Bispo do Rosário e sua arte de ‘enlouquecer’ os signos

Um detalhe chama a atenção no primeiro prontuário médico escrito sobre Arthur Bispo do Rosário. Descrito como “calmo, de olhar vivo”, com “ares de importância” e “fisionomia alegre”, o paciente também podia associar “ideias com extravagância”.
Não parece o diagnóstico de um louco, mas esse documento atestou loucura suficiente para que o artista sergipano, que morreu aos 80, em 1989, ficasse internado primeiro no hospício da Praia Vermelha e mais tarde na Colônia Juliano Moreira, no Rio.
Encontrado agora, esse prontuário, que será publicado pela primeira vez, é a peça-chave de uma extensa pesquisa da psicóloga Flavia Corpas e do crítico de arte Frederico Morais- que acaba de ganhar forma de livro.
Entre outros fatos, “Arte Além da Loucura” dá detalhes sobre o surto que levou Bispo do Rosário a ser trancafiado num hospício e sobre sua vida antes, como lutador de boxe e oficial da Marinha.
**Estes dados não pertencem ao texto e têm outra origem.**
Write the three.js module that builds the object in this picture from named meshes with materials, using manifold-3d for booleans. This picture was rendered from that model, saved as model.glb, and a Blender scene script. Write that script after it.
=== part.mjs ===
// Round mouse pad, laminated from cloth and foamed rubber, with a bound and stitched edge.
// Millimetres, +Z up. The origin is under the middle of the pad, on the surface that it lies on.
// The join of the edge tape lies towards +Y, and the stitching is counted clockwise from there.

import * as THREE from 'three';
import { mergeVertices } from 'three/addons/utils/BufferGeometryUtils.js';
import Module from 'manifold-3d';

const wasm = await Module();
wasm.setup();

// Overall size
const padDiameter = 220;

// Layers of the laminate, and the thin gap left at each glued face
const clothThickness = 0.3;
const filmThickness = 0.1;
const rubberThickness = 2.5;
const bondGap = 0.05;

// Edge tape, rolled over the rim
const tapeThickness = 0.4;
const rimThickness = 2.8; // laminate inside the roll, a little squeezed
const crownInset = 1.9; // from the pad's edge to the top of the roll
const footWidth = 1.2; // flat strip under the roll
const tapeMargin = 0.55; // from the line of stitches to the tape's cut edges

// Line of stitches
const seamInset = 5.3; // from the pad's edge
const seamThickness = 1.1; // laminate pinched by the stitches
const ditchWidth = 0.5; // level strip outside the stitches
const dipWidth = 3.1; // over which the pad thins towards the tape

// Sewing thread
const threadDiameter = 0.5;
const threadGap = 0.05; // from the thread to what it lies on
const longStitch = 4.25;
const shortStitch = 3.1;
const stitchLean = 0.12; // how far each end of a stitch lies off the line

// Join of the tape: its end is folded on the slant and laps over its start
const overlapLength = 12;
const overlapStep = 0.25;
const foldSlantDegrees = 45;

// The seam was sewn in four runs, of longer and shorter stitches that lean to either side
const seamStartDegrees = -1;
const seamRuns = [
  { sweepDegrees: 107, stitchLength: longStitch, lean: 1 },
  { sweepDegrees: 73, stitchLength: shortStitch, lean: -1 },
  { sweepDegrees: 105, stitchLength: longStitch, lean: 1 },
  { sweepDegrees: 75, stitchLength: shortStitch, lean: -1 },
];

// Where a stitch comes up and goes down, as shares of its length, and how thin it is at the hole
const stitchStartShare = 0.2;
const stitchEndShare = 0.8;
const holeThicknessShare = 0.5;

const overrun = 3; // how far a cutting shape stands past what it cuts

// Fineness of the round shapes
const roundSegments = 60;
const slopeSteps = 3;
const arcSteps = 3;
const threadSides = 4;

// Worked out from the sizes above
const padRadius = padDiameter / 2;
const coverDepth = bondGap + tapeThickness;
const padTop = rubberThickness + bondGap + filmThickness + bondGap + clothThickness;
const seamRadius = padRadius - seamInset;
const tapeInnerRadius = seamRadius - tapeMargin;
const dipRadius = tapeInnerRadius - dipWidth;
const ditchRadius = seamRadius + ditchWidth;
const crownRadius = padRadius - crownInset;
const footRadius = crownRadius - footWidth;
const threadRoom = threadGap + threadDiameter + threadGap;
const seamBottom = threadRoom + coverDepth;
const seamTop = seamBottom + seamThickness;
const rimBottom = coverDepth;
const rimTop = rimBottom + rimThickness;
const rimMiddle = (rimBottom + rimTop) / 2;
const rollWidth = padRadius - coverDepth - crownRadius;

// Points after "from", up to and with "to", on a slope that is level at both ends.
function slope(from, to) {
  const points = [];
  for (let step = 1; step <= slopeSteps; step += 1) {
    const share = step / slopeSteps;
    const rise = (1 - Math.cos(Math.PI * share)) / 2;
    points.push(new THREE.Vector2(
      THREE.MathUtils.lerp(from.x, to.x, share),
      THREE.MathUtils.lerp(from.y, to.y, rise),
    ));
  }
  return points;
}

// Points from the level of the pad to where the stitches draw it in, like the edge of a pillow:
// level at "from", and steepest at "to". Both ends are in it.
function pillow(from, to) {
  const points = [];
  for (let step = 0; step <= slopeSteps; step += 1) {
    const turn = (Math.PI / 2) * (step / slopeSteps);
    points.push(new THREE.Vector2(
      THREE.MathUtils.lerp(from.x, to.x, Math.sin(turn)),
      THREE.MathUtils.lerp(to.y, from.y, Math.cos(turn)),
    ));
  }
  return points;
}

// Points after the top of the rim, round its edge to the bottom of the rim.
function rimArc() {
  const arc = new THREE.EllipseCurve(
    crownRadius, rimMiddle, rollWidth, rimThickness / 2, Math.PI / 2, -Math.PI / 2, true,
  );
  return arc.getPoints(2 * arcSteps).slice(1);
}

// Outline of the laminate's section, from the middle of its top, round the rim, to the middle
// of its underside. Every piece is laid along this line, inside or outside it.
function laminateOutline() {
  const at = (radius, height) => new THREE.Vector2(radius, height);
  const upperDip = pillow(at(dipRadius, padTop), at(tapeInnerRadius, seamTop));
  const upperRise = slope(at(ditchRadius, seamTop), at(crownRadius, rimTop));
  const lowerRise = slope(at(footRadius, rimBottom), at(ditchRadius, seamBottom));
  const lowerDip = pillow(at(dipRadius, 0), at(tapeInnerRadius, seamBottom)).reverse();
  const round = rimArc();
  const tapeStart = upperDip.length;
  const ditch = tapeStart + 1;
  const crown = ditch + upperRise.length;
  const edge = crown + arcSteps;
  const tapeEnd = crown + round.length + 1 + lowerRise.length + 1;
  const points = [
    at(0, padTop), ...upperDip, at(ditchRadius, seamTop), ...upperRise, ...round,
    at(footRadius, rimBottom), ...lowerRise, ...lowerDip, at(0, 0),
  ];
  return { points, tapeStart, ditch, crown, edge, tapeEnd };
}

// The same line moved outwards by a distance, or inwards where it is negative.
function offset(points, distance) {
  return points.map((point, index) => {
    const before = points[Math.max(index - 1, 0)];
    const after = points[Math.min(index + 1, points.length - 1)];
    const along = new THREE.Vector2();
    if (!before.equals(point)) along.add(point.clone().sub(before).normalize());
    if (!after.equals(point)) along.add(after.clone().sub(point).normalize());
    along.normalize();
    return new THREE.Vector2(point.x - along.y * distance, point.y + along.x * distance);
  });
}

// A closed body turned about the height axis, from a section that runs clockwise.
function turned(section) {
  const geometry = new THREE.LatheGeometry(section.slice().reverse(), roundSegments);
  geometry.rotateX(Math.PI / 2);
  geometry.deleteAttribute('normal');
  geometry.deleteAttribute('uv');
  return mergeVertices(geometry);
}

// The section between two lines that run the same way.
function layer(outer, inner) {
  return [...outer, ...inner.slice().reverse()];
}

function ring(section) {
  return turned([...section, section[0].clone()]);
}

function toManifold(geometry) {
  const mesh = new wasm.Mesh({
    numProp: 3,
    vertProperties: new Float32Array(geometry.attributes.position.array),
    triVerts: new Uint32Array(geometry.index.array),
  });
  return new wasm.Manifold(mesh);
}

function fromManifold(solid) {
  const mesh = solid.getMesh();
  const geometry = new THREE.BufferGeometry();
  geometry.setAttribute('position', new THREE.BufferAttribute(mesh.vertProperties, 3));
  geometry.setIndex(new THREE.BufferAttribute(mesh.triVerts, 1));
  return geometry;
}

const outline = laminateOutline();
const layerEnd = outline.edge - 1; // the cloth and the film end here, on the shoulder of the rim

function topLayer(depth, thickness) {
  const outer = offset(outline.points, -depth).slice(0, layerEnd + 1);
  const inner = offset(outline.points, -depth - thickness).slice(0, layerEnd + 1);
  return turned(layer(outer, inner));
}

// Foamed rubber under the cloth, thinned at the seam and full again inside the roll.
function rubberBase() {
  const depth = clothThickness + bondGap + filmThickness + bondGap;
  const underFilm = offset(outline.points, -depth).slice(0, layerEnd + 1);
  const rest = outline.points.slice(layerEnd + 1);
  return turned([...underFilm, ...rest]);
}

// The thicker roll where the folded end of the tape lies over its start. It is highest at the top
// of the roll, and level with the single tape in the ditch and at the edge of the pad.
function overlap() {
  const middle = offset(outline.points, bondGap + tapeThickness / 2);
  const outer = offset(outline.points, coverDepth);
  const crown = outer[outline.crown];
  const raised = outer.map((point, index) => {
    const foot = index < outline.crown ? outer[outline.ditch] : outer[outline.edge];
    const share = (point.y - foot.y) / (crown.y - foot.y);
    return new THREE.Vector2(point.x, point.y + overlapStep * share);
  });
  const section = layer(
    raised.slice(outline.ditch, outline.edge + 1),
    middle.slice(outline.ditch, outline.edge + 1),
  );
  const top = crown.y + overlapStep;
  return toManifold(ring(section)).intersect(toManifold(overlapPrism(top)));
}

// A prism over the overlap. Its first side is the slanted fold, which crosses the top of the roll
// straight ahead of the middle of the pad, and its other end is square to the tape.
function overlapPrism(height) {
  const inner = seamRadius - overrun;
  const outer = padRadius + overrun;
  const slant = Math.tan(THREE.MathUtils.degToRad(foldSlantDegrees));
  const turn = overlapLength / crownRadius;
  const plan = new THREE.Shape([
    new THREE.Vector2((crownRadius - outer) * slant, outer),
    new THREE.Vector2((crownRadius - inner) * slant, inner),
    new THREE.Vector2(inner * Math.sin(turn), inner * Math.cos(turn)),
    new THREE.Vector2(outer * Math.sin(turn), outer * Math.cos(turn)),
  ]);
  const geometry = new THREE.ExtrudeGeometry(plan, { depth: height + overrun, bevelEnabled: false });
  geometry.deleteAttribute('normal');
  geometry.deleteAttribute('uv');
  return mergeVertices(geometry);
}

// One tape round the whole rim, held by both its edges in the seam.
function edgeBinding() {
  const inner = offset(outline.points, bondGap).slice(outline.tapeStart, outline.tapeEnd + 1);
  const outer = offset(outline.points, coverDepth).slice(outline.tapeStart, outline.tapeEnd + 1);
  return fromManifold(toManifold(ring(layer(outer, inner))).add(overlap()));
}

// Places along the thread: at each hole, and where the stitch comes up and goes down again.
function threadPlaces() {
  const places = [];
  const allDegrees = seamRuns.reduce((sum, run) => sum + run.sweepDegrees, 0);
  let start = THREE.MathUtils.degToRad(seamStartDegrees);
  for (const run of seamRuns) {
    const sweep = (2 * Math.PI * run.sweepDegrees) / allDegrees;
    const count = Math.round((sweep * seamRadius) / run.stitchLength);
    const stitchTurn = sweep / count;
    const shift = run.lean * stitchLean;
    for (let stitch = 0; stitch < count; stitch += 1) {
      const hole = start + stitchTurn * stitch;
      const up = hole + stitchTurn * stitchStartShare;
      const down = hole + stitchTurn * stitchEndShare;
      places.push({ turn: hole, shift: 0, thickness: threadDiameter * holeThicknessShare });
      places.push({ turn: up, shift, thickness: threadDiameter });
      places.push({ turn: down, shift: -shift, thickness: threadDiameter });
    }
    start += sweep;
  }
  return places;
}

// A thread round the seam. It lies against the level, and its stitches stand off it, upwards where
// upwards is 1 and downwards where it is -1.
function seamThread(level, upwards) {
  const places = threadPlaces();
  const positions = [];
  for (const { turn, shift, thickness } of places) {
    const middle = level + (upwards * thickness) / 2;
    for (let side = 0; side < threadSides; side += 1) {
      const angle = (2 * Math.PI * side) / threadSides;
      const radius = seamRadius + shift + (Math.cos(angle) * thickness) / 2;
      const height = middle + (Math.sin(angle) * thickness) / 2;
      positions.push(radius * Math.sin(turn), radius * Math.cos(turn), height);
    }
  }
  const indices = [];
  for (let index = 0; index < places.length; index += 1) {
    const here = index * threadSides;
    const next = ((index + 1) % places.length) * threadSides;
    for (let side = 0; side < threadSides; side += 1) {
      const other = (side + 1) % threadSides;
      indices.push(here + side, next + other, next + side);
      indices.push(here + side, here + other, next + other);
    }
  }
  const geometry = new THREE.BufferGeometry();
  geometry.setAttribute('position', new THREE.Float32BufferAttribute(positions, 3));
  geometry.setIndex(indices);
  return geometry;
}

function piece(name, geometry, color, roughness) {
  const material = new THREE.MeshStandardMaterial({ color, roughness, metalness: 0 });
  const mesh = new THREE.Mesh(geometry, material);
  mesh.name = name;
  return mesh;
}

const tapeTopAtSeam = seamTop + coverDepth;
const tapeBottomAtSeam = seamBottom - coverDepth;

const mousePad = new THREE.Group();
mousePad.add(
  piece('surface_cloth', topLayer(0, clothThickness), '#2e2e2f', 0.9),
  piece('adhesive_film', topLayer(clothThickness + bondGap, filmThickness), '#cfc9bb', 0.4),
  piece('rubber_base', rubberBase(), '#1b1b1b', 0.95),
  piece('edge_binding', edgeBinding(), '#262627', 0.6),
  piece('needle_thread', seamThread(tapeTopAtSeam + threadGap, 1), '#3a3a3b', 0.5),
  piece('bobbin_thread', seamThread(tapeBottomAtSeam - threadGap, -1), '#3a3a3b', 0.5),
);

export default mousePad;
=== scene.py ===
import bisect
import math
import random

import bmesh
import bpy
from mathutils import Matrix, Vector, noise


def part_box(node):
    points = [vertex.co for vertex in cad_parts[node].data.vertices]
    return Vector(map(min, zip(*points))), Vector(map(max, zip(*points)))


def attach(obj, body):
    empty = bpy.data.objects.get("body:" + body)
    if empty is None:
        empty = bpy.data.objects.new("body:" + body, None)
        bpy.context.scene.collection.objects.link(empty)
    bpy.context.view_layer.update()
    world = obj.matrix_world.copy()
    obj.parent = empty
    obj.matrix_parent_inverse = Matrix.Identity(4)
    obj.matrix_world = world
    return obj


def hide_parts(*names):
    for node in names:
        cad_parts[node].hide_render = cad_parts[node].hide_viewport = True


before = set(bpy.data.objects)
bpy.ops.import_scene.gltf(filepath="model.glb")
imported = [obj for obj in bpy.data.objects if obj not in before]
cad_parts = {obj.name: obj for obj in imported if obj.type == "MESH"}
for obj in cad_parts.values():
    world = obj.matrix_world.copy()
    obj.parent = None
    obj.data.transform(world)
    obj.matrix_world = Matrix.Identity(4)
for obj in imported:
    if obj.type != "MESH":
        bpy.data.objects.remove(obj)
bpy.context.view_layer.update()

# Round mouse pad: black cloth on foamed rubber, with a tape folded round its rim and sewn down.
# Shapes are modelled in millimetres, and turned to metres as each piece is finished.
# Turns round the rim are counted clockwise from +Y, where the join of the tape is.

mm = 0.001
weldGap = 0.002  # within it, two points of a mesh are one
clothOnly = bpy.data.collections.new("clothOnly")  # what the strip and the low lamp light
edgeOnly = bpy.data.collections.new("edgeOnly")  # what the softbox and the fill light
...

São dados que dissolvem uma série de mitos, em um momento de redescoberta da obra de Bispo do Rosário, exaltado como figura central da última Bienal de São Paulo e ocupando agora uma sala na Bienal de Veneza, com seus mantos e estandartes.
“Ele não vivia em estado permanente de delírio, sabia das coisas”, diz Morais, em entrevista à Folha. “Essa ideia meio romântica da loucura não existe. Ele sabia o que estava fazendo o tempo todo e se tornou uma figura poderosa dentro do hospital. Há uma ordem interna muito forte no trabalho dele.”
Mesmo que não falasse sobre o passado, detalhes de sua vida estão documentados nos estandartes que bordou: da infância numa fazenda de cacau na Bahia à ida ao Rio como marinheiro, passando por sua carreira de pugilista.
São avalanches de nomes escritos em ordem alfabética, os mais importantes bordados do lado de dentro de seu “Manto da Apresentação”. Além do nome do pai, Bispo lembrou ali alguns adversários que enfrentou no ringue.
LOBO DO MAR
Não eram histórias inventadas. Jornais da época narravam de forma assídua os embates do lutador que nunca foi nocauteado e ficou conhecido como “lobo do mar”, ou “marujo de bronze”, dotado de “dureza granítica”.
Em 1929, reportagem do “A Manhã” descreveu sua primeira luta profissional como “encarniçada”, afirmando que ela “arrancou aplausos pela violência dos lutadores”.
Mas depois que um bonde esmagou um osso de seu pé, Bispo deixou o ringue e foi trabalhar como empregado doméstico na casa da família Leone, uma das mais ricas e poderosas do Rio na época.
Humberto Leone, um dos herdeiros do clã, conta que Bispo era vaidoso e se vestia “com luxo”, usava gravatas de seda e perfume francês.
Isso até o Natal de 1938, quando teve os três sonhos que o levaram a se apresentar num mosteiro como um enviado divino, que veio à Terra numa esteira de nuvens para impedir que o “espírito malíssimo” aqui chegasse.
Naquele primeiro prontuário, estão descritas suas alucinações, entre elas o sonho de uma “chuva de estrelas”, que “explodiam fazendo barulhos incríveis”, como se imaginasse o próprio destino de brilhar noutro ringue.

A obra do esquizofrênico Arthur Bispo do Rosário tornou-se o modelo da arte brasileira de vanguarda no século 20. A sua arte atrai a atenção de especialistas e amadores das artes desde os anos de 1980.
Graças a Instituições como o Museu de Imagens do Inconsciente e ao trabalho de críticos e curadores, sua obra se tornou uma unanimidade, com direito a representar o Brasil na Bienal de Veneza. Bispo é reconhecido como uma espécie de “reencarnação” de aclamados ícones da modernidade.